[Entries with parts and joints]
____
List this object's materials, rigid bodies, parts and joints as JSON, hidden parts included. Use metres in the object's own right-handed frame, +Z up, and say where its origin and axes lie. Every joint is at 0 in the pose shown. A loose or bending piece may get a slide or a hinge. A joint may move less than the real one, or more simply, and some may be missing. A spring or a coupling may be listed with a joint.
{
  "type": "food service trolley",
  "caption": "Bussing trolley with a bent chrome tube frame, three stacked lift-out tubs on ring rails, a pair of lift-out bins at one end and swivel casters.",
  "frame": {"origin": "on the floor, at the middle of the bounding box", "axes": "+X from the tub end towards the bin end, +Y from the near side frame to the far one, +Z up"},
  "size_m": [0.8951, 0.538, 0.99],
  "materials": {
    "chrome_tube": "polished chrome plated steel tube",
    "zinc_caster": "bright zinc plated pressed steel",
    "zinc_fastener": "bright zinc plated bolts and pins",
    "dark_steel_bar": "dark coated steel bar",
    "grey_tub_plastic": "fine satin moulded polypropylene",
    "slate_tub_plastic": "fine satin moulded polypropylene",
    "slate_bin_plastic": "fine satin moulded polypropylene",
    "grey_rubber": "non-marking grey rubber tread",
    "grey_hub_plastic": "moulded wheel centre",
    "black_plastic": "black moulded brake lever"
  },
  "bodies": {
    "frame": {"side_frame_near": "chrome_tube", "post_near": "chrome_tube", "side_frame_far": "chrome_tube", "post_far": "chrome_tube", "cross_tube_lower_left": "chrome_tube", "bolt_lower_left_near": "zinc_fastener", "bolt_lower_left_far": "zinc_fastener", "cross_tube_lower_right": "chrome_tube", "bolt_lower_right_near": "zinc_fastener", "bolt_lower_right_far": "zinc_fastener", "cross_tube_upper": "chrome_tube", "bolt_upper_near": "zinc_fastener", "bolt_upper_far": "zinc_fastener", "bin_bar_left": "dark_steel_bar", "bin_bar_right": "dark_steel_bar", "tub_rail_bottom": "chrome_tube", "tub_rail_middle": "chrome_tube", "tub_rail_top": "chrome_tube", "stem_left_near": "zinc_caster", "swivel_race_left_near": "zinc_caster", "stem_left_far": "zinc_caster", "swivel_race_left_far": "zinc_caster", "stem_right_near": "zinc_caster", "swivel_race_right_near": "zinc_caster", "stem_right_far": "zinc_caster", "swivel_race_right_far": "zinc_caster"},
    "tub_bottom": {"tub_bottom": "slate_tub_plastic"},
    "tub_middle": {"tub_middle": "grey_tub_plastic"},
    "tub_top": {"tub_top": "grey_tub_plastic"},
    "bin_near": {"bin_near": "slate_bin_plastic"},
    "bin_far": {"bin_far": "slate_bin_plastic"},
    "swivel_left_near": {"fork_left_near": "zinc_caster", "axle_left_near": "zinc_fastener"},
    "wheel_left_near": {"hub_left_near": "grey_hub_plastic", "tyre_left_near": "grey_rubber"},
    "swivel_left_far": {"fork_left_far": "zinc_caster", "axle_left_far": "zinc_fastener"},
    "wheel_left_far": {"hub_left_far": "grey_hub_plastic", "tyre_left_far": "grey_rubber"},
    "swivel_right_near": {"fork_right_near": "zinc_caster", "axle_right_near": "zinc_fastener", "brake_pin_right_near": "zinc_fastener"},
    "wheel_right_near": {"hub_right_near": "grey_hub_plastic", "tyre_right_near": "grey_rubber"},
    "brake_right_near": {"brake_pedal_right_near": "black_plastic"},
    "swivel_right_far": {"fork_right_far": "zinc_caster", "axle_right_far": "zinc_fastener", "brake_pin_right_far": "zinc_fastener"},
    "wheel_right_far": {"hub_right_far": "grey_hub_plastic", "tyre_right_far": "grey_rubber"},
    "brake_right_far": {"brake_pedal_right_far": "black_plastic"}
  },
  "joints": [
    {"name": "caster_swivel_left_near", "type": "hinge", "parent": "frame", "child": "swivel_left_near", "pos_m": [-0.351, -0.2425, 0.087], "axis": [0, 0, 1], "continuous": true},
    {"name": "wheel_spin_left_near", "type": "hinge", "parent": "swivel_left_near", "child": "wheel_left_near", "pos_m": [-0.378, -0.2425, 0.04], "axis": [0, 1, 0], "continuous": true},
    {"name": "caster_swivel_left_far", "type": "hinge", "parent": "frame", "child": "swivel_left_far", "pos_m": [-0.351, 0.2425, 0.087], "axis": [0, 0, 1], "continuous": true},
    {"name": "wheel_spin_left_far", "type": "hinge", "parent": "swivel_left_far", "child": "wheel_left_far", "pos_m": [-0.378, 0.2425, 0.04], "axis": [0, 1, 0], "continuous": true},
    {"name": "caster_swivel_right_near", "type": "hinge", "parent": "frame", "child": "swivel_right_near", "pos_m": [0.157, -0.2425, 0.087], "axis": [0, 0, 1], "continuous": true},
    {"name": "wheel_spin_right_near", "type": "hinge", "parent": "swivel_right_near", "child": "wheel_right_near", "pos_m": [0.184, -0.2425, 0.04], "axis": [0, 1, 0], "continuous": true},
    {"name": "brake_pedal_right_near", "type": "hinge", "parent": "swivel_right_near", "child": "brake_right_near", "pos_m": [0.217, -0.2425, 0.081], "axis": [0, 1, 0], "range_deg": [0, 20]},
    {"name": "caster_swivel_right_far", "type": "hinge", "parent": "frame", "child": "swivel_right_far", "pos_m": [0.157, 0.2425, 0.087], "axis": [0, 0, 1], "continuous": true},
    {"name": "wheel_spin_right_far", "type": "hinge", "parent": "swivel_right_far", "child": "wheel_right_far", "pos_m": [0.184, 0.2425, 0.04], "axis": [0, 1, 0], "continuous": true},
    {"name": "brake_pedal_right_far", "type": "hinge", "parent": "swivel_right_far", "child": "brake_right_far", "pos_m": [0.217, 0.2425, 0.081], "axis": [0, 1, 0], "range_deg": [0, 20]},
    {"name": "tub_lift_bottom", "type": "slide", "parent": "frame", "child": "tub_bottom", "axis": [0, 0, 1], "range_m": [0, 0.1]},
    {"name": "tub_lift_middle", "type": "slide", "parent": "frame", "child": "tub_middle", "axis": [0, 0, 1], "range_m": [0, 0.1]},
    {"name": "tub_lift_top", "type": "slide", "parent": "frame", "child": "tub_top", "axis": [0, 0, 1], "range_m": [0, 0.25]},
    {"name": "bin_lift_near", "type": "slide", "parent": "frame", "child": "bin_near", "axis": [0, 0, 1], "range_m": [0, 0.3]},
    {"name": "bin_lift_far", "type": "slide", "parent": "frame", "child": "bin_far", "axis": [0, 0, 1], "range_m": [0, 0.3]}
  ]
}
____
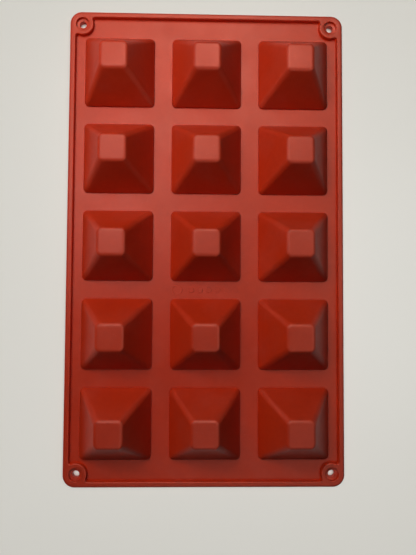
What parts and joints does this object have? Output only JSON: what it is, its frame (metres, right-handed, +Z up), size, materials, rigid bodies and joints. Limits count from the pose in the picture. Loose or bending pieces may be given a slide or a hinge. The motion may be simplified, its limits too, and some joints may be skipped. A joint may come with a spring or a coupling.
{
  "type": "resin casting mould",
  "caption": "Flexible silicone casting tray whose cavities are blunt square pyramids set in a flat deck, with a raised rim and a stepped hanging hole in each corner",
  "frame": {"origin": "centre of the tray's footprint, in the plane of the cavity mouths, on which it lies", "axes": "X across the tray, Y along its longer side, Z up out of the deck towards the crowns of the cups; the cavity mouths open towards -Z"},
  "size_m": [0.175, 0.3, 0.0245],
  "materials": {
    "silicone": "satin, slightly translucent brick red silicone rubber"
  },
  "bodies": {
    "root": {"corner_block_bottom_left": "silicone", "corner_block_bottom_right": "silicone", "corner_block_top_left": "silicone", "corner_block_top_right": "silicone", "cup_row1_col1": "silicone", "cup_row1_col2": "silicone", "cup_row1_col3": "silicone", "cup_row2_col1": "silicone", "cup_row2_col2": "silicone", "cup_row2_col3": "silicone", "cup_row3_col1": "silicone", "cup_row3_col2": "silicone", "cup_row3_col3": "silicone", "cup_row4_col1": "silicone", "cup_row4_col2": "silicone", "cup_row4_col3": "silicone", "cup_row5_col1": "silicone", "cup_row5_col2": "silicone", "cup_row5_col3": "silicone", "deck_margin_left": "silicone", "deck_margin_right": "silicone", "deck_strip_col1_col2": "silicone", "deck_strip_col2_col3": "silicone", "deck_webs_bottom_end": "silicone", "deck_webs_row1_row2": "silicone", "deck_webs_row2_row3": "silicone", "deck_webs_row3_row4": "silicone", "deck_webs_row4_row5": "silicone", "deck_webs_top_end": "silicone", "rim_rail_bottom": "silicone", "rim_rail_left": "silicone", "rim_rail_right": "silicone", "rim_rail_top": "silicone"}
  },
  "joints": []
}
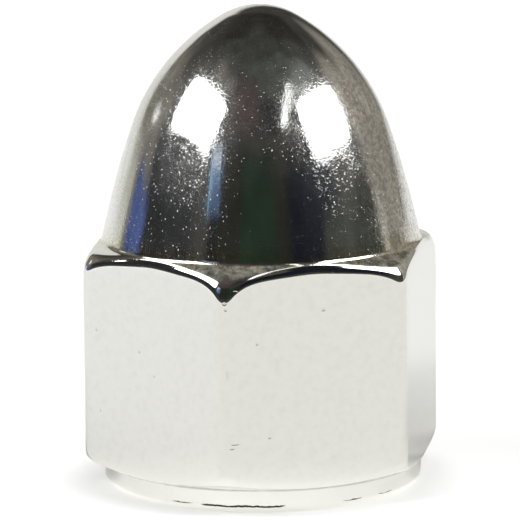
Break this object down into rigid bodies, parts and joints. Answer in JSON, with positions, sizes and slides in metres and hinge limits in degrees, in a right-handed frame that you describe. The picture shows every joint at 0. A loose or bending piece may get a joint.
____
Copy all lines in the listing above where the string "object" appears.

List this object's materials, rigid bodies, parts and joints as JSON, hidden parts included. Use metres in the object's own right-handed frame, +Z up, and say where its origin and axes lie. Every joint is at 0 in the pose shown. A loose or bending piece may get a slide or a hinge. A joint may move less than the real one, or more simply, and some may be missing. A spring or a coupling may be listed with a joint.
What parts and joints does this object have? Output only JSON: what it is, its frame (metres, right-handed, +Z up), size, materials, rigid bodies and joints. Limits count from the pose in the picture. Loose or bending pieces may be given a slide or a hinge. The motion may be simplified, its limits too, and some joints may be skipped. A joint may come with a spring or a coupling.
Break this object down into rigid bodies, parts and joints. Answer in JSON, with positions, sizes and slides in metres and hinge limits in degrees, in a right-handed frame that you describe. The picture shows every joint at 0. A loose or bending piece may get a joint.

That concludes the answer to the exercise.